NEW YORK, NY - JUNE 29: Luis Severino #40 of the Athletics pitches during the game between the Athletics and the New York Yankees at Yankee Stadium on Sunday, June 29, 2025 in New York, New York. (Photo by Evan Yu/MLB Photos via Getty Images)
Evan Yu/MLB Photos via Getty Images

Luis Severino signed a three-year, $67 million deal this past winter to serve at the whims of the West Sacramento Athletics Of Yolo County. He knew he was signing with the A's because that's what they told him he was doing, but he had not sufficiently considered the West Sacramento Of Yolo County part, and is now miserable because of it.

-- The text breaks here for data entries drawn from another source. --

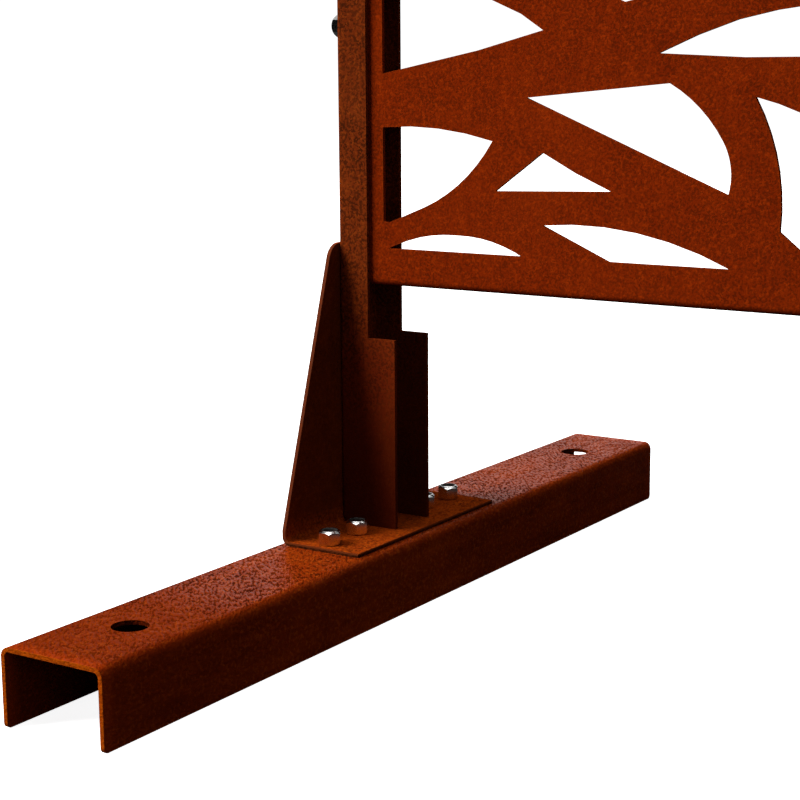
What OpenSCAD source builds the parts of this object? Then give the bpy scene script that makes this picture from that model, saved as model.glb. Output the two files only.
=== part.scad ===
// A free-standing screen: a folded steel tray with a cut fretwork field, held between
// two channel posts that are bolted to folded brackets on two long channel feet.
// X runs along the screen, Y from front to back, Z up. The origin is on the floor,
// under the middle of the screen.

/* [Sheet] */
// Thickness of the steel sheet that every folded piece is made of
sheet_t = 2.5; // [2:0.5:3]
// Inside radius of the folds in the feet and brackets
fold_r = 3; // [2:0.5:4]

/* [Panel] */
// Width of the tray, between the webs of the posts
panel_w = 900; // [700:10:1100]
// Height of the tray
panel_h = 1700; // [1200:10:2000]
// Depth of the tray over its folded edges
panel_d = 22; // [20:1:26]
// Inside radius of the folds round the tray
panel_fold_r = 1.5; // [1:0.5:2]
// Height of the tray's lower edge above the foot brackets
panel_gap = 156; // [140:2:200]
// Plain border at the left and right of the fretwork
side_border = 30; // [26:1:60]
// Plain border above and below the fretwork
end_border = 23.5; // [15:0.5:50]

/* [Fretwork] */
// Width of one repeat of the fretwork
repeat_w = 420; // [360:10:600]
// Height of one repeat of the fretwork
repeat_h = 236; // [200:4:340]

/* [Posts] */
// Depth of the post channel, front to back
post_d = 40; // [36:1:50]
// Width of the post's flanges beside the panel
post_flange_w = 22; // [18:1:28]
// Width of the post's flanges at the foot, where they are widened
foot_flange_w = 42; // [34:1:50]
// Height of the widened part of the flanges
foot_flange_h = 122; // [110:1:134]
// Inside radius of the folds in the posts
post_fold_r = 0.5; // [0.5:0.5:3]

/* [Feet] */
// Length of a foot, front to back
foot_l = 635; // [500:5:800]
// Width of a foot
foot_w = 70; // [66:1:90]
// Height of a foot
foot_h = 45; // [35:1:60]
// Diameter of the anchor holes near the ends of the feet
anchor_d = 21; // [12:1:30]
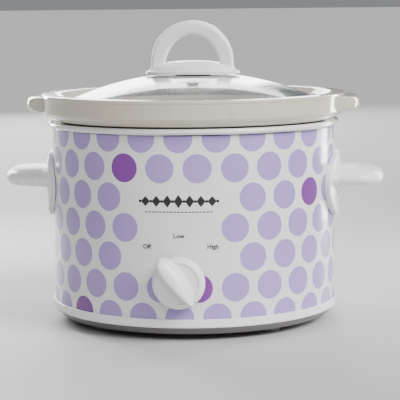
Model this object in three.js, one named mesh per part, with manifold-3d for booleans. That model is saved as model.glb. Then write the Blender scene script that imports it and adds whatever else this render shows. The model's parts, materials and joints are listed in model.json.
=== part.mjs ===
// A round slow cooker of about 2.4 litres: a printed steel housing with a heated liner, a loose
// stoneware crock, a glass lid and one three-position control knob. Millimetres, +Z up, front at -Y.
// The feet stand on z = 0. The origin is the middle of the whole object's footprint, so the
// housing's axis lies AXIS_Y behind it, because the knob stands out in front.
import * as THREE from "three";
import { mergeVertices } from "three/addons/utils/BufferGeometryUtils.js";
import Module from "manifold-3d";

const wasm = await Module();
wasm.setup();

// ---- driving dimensions -------------------------------------------------------------------
const ROUND = 44; // sides of a large round part
const FINE = 16; // sides of a small round part
const GAP = 0.3; // clearance between pieces that touch

const SHELL_R = 108;
const SHELL_T = 0.8;
const SHELL_BOTTOM = 14.3;
const SHELL_TOP = 147.9;

const BASE_R = 109.6;
const BASE_BOTTOM = 5; // underside of the pan, above the table
const BASE_TOP = 16.7; // visible edge of the band against the shell
const FOOT_RADIUS = 9;
const FOOT_CIRCLE = 86;

const LINER_T = 0.8;
const LINER_BOTTOM = 47;
const LINER_TOP_R = 100.5; // inside
const LINER_LOW_R = 88.5; // inside, above the corner

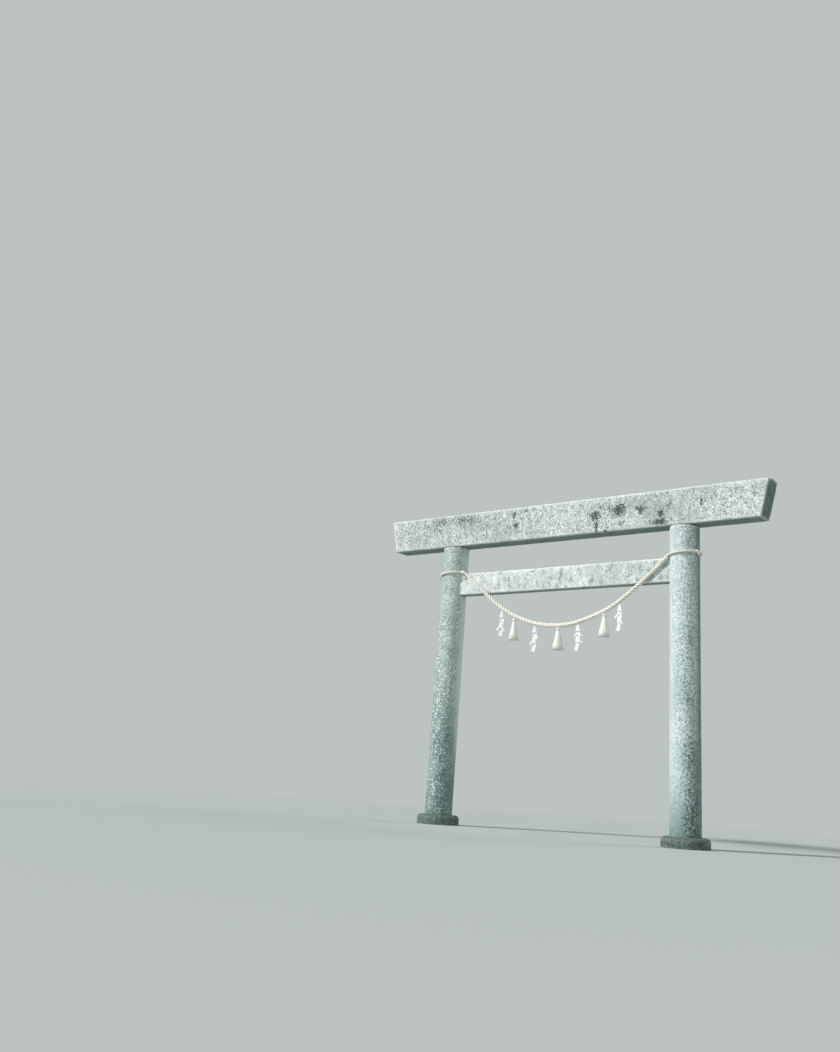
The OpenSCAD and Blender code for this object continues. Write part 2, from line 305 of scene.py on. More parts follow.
def lay_rope(line, radius, pitch, stalks, strands=3, flute=0.7 * MM, closed=False, tone=0.3, shade=1):
    """The body of a rope laid from strands along a line, with a radius for each of its points."""
    along, side, other = line_frames(line)
    angle, reach, depth, across = lobe(strands, stalks)
    angle = np.concatenate([angle + k * math.tau / strands for k in range(strands)])
    reach, depth = np.tile(reach, strands), np.tile(depth, strands)
    across = np.concatenate([across + k * STRANDS_APART for k in range(strands)])
    swing = angle + math.tau * along[:, None] / pitch
    radius = np.broadcast_to(radius, len(line))[:, None]
    order = np.arange(len(angle))
    wave = np.sin(along[:, None] / RIDGE_WAVE + 2.4 * order)
    ridge = np.where(order % 2 == 0, 1, -1) * flute * (0.7 + 0.5 * wave)
    spread = (radius * reach + ridge * (1 - depth))[..., None]
    points = line[:, None] + spread * (
        np.cos(swing)[..., None] * side[:, None] + np.sin(swing)[..., None] * other[:, None])
    faces = tube_faces(len(line), len(angle), closed=closed)
    return make_body(points, faces, across=across * radius, along=along[:, None],
                     depth=depth * shade, tone=tone)

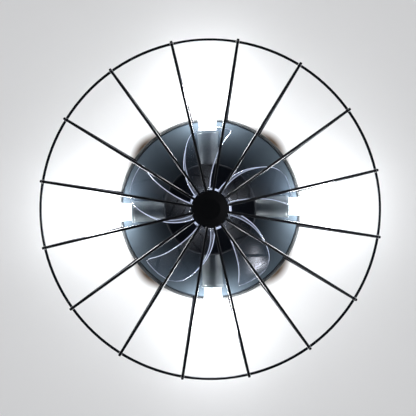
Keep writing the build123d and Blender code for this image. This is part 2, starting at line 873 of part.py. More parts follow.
def receiver_block(long, wide, low, high):
    # A box with rounded upright corners, centred on the receiver's place.
    shape = extrude(RectangleRounded(long, wide, receiver_round), high - low)
    return Pos(0, receiver_middle, canopy_floor_z + low) * shape


def receiver_case():
    inner_long = receiver_long - 2 * receiver_wall
    inner_wide = receiver_wide - 2 * receiver_wall
    box = receiver_block(receiver_long, receiver_wide, 0, receiver_tall)
    hollow = Pos(0, receiver_middle, canopy_floor_z) * Box(
        inner_long, inner_wide, 2 * receiver_tall, align=(Align.CENTER, Align.CENTER, Align.MIN))
    box -= Pos(0, 0, receiver_wall) * hollow
    post = barrel(board_post_radius, receiver_wall + board_stand, receiver_wall / 2)
    for x in (-1, 1):
        for y in (-1, 1):
            spot_x = x * (inner_long / 2 - 2 * board_post_radius)
            spot_y = receiver_middle + y * (inner_wide / 2 - 2 * board_post_radius)
            box += Pos(spot_x, spot_y, canopy_floor_z) * post
    return box


def receiver_lid():
    lid = receiver_block(receiver_long, receiver_wide, receiver_tall, receiver_tall + receiver_lid_thick)
    shrink = 2 * (receiver_wall + receiver_lip_gap)
    lip = Box(receiver_long - shrink, receiver_wide - shrink, receiver_lip,
              align=(Align.CENTER, Align.CENTER, Align.MAX))
    inner = Box(receiver_long - shrink - 2 * receiver_wall, receiver_wide - shrink - 2 * receiver_wall, receiver_lip,
                align=(Align.CENTER, Align.CENTER, Align.MAX))
    return lid + Pos(0, receiver_middle, canopy_floor_z + receiver_tall) * (lip - inner)


def receiver_board():
    # The control board with its two capacitors and its relay.
    long = receiver_long - 2 * receiver_wall - 2 * board_margin
    wide = receiver_wide - 2 * receiver_wall - 2 * board_margin
    base = canopy_floor_z + receiver_wall + board_stand
    top = base + board_thick
    board = Pos(0, receiver_middle, base) * Box(long, wide, board_thick, align=(Align.CENTER, Align.CENTER, Align.MIN))
    capacitor = barrel(board_capacitor_radius, top + board_capacitor_long, top)
    relay = Box(board_relay_long, board_relay_wide, board_relay_tall, align=(Align.CENTER, Align.CENTER, Align.MIN))
    fittings = [Pos(x * long / 4, receiver_middle, 0) * capacitor for x in (-1, 1)]
    return [board] + fittings + [Pos(0, receiver_middle, top) * relay]


# Everything as separate nodes

os.makedirs("parts", exist_ok=True)

save("ceiling_bracket", ceiling_bracket())
save("canopy_pan", canopy_pan())
save("canopy_screws", side_screws(2, canopy_radius, -bracket_screw_drop))
save("terminal_block", terminal_block())
save("receiver_case", receiver_case())
save("receiver_lid", receiver_lid())
save("receiver_board", receiver_board())
save("wire_grommets", around(lamp_count, lead_exit_radius, 0, grommet()))
save("lamp_leads", lamp_leads())

save("motor_housing", motor_housing())
save("floor_screws", floor_screws())
save("motor_dampers", motor_dampers())
save("motor_upper_bell", motor_upper_bell())
save("motor_lower_bell", motor_lower_bell())
save("motor_tie_screws", tie_screws())
save("stator_core", stator_core())
save("stator_windings", stator_windings())
save("upper_bearing", bearing_outer(upper_bearing_z))
save("lower_bearing", bearing_outer(lower_bearing_z))

save("bearing_inner_rings", bearing_inner_rings())
save("rotor", rotor())
save("motor_shaft", motor_shaft())
save("impeller", impeller())
save("spinner_nut", spinner_nut())

lamp_piece = [Rot(0, 0, 360 / lamp_count * k) for k in range(lamp_count)]
save("socket_shells", [turn * outward(socket_shell(), lamp_z) for turn in lamp_piece])
save("socket_contacts", [turn * outward(socket_contact(), lamp_z) for turn in lamp_piece])
save("socket_nuts", [turn * outward(socket_nut(), lamp_z) for turn in lamp_piece])
for number, turn in enumerate(lamp_piece, 1):
    save(f"lampholder_{number}", turn * outward(lampholder(), lamp_z))
    save(f"bulb_cap_{number}", turn * outward(bulb_cap(), lamp_z))
    save(f"bulb_globe_{number}", turn * outward(bulb_globe(), lamp_z))

save("cage_ring", Pos(0, 0, ring_z) * Torus(ring_radius, ring_wire / 2))
save("cage_hoop", Pos(0, 0, hoop_z) * Torus(hoop_radius, hoop_wire / 2))
save("cage_disc", cage_disc())
save("cage_tabs", cage_tabs())
save("cage_screws", side_screws(tab_count, canopy_radius + tab_thick + seat_gap, hoop_z - tab_screw_below_hoop))
for number in range(rib_count):
    save(f"cage_rib_{number + 1:02d}", cage_rib(number))
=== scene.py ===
import json
import math

import bmesh
import bpy
from mathutils import Matrix, Vector, noise

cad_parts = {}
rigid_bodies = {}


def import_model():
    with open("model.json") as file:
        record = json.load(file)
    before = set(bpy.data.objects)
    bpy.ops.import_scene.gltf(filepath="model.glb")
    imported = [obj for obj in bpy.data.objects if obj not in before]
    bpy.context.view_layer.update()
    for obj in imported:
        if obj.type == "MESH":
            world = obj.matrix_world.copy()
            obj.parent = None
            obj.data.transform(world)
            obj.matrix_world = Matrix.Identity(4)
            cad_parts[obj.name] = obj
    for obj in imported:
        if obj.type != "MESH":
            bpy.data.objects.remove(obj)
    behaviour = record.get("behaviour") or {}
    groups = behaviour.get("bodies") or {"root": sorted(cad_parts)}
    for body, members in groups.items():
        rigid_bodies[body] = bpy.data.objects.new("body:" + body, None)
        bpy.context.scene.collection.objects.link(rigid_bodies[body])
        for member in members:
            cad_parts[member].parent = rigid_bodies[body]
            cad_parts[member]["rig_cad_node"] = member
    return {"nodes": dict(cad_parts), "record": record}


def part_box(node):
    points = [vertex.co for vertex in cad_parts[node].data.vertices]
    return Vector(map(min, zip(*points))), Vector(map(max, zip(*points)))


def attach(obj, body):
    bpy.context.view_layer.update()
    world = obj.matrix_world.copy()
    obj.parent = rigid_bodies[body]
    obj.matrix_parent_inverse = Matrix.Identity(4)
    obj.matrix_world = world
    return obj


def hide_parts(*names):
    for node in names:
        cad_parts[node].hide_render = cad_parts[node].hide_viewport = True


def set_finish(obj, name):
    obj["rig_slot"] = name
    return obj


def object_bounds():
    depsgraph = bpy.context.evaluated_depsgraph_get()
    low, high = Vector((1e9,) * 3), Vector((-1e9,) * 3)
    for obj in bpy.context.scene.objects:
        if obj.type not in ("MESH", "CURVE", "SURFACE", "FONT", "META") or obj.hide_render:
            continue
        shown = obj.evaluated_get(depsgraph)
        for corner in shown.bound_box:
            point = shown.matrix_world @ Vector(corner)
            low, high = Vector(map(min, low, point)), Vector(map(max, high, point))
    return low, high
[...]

In a chat with The Athletic's Yankees beat writer Brendan Kuty, Severino, who left New York last year to sign the largest contract in A's history, emptied out his grievances when asked why his road splits (2-2, 3.23, etc.) are so much better than his home splits (0-7, 6.79, etc.), and his analysis boils down to this: West Sac sucks.

Severino listed smaller crowds, a lack of air conditioning and a different kind of energy, among other factors, as drawbacks to pitching at Sutter Health Ballpark — the minor-league stadium the A’s retrofitted into their home park this season after leaving Oakland Coliseum.

“It feels like a spring training kind of game every time I pitch, and every time other guys pitch,” Severino said.

The A's of course know all this, why is why they never reference the town or the ballpark in which they actually play their home games. They live in shame enforced by their oleaginous employer John Fisher, and perform commensurately, although given the payroll and lack of quality commitment Fisher has traditionally applied to the team they would probably be as miserable in Oakland, Las Vegas, or Monte Carlo. 

But Severino, used to New York standards, pinpointed the reasons for his unhappiness, and they are all in where he works. This is neither surprising nor particularly scandalous, as other players from other teams have criticized the clubhouses, the mound, the field in general, the atmosphere and the all-around A's-ness of it. Or to be more fair and accurate, the all-around Fisher-ness of it.

Now, our pal in photography Bob Nightengale tells us that general manager David Forst is likely to trade Severino just to stop watching and hearing him. It is not an item laden with quotes, and is buried under a rampant encomium of all the things that make Milwaukee the center of the baseball universe, but it stands to figure that Forst and Fisher want Severino to be someone else's twice-monthly $1.8 million check through 2027. Severino signed the deal because the A's needed to spend money to avoid paying MLB's cheapskate tax; he signed it because a $7 million raise after going 11-7 in his first full season since 2018 is never a bad deal.

Except now. He hates being a West Sacster and would almost certainly welcome a trade to nearly anywhere. The only thing the A's could do to make him more unhappy is to yank him from a starting rotation that is paying full retail for playing in a park that is the most commodious in MLB for hitters, but that would seem fishy (if not Fishy) for a team pretending to care about its results. Having 10 years in, Severino has no time for Fisher's dodge, and the A's having agreed to give him nearly $70 million have no time for his sniveling. It is a marriage made in the hell the franchise has built for itself, so it is hard to find much sympathy on either side, except for this: One side has John Fisher, the tiebreaker that settles all arguments.

Ultimately, this is what the A's get for trying to evade the lowball payroll tax by signing Severino in the first place, and the fact that it has backfired so wonderfully and spectacularly and swiftly is in its own way delightful. That they have so few other players with the leverage to snipe their way back to the Major Leagues means that this won't be the start of a parade out of town. In other words, Brent Rooker is trapped, and Tyler Soderstrom thinks getting an endorsement deal from Sodastream is Christmas in June.

But this is the A's’ future, probably even after they reach Vegas, if they ever do. Fisher is not going to turn this into Dodgers East, or even Angels East. He hasn't got it in him, and if he did, he would punch himself in the face until it stopped. It will be fun, though, to see who takes the money this coming winter to keep the team over the skinflint tax line. The ballpark won't be an unknown factor then, and Luis Severino will be the canary in a coal mine that sits squarely in the sun.